- A group of Pennsylvania waste organizations have come together in opposition to the state's 2010 Covered Device Recycling Act (CDRA) and a proposed amendment, House Bill 1900, saying it will still be too difficult for residents to recycle their old electronics.
- The organizations — the Electronics Recycling Association of Pennsylvania, Keep Pennsylvania Beautiful, the Pennsylvania Recycling Markets Center, the Professional Recyclers of Pennsylvania, and the Keystone Chapter of the Solid Waste Association of North America — all say they've received similar feedback about a lack of drop-off locations and inadequate pricing structure.

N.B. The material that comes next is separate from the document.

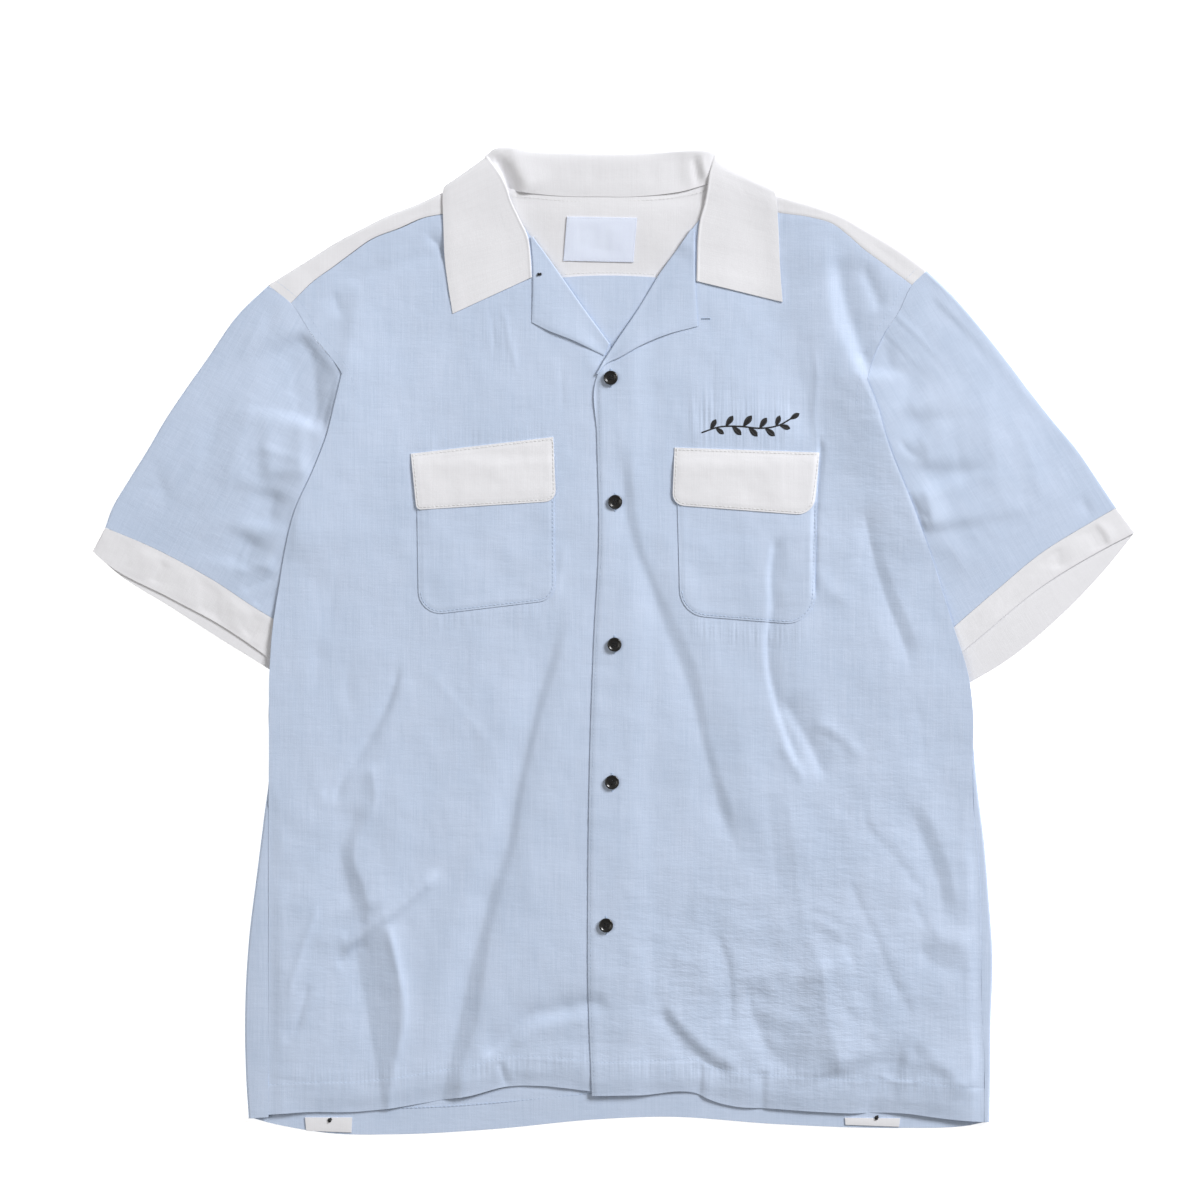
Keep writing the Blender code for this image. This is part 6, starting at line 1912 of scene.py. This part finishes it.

- The groups' recommendations include more clearly defined extended producer responsibilities, a state-organized collection site system, and shared consumer responsibility for the program which could involve fees on new devices. The groups have asked the state legislature to review its full list of concerns before passing the amendment.

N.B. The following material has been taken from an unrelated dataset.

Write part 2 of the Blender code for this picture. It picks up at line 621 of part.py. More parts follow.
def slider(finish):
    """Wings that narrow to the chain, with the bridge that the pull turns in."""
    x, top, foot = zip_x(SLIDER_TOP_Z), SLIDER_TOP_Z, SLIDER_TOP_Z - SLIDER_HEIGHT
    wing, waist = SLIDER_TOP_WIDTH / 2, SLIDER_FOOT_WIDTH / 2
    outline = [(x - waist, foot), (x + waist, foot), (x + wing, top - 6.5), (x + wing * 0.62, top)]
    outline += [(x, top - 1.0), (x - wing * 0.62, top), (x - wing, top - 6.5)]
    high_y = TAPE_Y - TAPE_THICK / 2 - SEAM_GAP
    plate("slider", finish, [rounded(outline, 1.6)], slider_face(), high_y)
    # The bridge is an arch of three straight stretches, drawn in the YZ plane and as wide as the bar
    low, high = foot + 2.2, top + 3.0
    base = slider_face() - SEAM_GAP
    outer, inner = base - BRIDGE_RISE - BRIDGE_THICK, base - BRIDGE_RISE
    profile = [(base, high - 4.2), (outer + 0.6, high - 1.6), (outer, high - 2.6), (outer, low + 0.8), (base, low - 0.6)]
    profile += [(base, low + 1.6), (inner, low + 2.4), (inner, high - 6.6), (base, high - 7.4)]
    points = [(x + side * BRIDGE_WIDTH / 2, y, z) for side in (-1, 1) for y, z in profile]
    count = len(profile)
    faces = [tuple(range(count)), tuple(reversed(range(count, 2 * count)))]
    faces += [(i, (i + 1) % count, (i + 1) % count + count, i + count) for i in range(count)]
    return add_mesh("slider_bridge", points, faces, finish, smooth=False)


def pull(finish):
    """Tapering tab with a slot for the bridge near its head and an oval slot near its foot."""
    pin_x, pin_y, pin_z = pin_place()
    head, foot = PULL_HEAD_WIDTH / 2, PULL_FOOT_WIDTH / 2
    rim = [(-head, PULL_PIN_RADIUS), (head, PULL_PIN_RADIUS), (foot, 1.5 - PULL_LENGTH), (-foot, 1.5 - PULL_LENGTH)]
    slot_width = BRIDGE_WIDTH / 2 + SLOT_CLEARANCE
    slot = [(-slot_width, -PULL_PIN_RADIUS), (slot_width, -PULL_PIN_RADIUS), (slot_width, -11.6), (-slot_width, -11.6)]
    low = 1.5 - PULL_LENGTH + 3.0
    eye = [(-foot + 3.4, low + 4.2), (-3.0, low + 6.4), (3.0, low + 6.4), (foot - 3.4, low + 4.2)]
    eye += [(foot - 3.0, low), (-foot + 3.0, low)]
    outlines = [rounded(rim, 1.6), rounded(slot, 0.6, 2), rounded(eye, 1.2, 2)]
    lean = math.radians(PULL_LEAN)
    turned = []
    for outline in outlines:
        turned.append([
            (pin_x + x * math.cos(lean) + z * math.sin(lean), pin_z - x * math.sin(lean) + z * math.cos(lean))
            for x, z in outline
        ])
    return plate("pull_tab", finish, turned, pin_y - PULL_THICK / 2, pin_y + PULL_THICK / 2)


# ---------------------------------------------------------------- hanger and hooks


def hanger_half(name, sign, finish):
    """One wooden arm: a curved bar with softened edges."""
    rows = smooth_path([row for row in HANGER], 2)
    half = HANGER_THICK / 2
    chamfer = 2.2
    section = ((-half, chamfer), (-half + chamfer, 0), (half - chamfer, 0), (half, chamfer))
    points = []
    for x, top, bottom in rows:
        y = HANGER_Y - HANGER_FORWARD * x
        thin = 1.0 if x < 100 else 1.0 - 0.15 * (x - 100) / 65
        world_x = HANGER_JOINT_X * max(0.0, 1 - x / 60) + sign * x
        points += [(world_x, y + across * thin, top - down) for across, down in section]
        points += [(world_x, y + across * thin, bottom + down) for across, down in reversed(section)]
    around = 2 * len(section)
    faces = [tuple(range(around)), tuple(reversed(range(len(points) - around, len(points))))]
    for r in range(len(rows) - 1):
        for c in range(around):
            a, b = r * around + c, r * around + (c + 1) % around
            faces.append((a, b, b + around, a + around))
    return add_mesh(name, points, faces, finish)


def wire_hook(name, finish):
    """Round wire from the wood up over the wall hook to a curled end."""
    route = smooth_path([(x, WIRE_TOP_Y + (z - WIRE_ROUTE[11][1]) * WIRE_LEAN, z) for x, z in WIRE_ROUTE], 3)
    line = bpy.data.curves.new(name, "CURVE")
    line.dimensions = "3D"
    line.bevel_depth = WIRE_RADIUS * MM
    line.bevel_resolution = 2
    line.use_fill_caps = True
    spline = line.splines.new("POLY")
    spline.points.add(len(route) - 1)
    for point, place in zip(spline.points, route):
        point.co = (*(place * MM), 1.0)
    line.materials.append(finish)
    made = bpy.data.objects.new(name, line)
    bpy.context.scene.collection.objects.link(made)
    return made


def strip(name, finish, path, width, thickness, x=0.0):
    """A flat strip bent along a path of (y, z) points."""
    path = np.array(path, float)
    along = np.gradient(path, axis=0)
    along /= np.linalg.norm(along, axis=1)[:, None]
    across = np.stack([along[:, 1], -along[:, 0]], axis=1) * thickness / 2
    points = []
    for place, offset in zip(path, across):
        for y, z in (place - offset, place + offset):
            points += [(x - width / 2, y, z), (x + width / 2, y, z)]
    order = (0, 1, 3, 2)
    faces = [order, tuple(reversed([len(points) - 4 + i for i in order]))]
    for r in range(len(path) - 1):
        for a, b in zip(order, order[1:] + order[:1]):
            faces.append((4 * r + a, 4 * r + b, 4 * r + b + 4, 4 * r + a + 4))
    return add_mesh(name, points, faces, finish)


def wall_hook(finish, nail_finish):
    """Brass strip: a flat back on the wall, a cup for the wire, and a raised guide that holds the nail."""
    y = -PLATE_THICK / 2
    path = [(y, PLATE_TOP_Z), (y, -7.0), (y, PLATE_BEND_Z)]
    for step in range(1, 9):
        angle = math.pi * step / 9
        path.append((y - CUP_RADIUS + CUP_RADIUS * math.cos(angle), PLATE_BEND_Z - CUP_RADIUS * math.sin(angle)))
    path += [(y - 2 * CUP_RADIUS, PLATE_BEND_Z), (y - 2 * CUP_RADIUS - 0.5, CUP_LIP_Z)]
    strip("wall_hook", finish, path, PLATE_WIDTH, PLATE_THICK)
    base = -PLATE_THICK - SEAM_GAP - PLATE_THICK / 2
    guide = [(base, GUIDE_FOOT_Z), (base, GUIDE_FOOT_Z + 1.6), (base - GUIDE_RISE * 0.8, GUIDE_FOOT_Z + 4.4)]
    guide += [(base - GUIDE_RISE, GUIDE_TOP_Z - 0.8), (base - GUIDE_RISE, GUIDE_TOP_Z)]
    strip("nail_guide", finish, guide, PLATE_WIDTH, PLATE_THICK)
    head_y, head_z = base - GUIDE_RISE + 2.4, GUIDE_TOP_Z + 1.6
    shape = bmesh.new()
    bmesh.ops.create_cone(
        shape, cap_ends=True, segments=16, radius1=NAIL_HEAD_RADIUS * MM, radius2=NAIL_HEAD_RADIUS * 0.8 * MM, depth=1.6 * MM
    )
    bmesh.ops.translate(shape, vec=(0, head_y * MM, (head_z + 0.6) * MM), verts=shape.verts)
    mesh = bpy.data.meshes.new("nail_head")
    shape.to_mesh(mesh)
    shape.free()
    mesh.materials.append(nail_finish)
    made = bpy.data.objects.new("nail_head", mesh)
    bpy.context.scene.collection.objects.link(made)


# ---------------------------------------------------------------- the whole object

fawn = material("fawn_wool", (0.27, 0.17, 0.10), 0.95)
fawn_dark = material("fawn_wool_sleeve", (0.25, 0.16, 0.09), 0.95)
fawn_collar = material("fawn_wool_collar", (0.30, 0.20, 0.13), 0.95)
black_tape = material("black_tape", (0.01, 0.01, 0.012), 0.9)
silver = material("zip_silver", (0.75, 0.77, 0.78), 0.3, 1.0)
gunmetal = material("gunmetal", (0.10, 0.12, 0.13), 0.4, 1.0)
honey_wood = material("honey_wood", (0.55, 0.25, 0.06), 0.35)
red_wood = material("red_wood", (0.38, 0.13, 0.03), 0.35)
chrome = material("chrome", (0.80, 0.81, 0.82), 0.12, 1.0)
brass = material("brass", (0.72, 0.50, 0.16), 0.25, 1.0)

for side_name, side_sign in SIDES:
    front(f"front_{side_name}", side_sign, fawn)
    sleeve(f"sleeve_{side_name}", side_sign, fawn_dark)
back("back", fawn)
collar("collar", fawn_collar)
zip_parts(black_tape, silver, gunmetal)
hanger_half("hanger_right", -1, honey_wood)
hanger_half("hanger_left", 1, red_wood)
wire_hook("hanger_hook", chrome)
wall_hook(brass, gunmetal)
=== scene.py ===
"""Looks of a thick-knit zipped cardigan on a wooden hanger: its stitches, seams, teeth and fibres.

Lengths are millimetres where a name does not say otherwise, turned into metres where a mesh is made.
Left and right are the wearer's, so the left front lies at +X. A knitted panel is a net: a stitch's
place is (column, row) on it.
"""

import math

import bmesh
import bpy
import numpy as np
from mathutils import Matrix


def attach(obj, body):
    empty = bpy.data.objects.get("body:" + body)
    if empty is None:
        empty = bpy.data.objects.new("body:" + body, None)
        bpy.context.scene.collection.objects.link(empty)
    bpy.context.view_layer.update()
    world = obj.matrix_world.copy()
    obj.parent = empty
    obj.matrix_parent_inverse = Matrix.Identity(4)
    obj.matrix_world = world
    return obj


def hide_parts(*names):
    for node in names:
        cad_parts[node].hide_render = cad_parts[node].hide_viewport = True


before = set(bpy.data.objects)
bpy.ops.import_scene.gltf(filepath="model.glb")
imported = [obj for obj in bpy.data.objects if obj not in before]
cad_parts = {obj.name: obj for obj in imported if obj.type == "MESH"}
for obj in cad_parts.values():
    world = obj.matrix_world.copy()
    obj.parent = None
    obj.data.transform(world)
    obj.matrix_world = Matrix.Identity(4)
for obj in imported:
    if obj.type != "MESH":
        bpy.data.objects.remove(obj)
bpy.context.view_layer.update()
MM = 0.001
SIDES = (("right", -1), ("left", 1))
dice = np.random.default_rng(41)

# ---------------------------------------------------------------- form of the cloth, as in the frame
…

According to reporting by Public Opinion, the state recycled 31,200 tons of e-waste in 2014 and the system has proven more costly than expected. The CDRA, which took effect in 2013, was supposed to help establish a better e-waste recycling system by banning electronics from landfills and requiring manufacturers to pay into a fund that covers recycling costs. Though that pricing formula hasn't kept up with declining commodity prices and has drawn numerous complaints from local governments and recyclers.
Collection centers aren't allowed to charge any kind of drop-off fee either, leading some local programs to shut down due to financial issues. While consumers may be more inclined to keep an old TV set in their basement rather than pay to recycle it, some say they might be willing to pay a small fee upfront that would cover recycling costs when it came time to dispose of the item.
Finding ways to make e-waste recycling economically viable has been an issue across the country. West Virginia reversed a landfill ban on e-waste in March, the North Carolina Senate voted to repeal the state's program last week, and multiple Illinois counties have shut down their collection centers. This week, the Basel Action Network also alleged that three more Northwest recyclers had sent their materials to unlicensed Chinese facilities.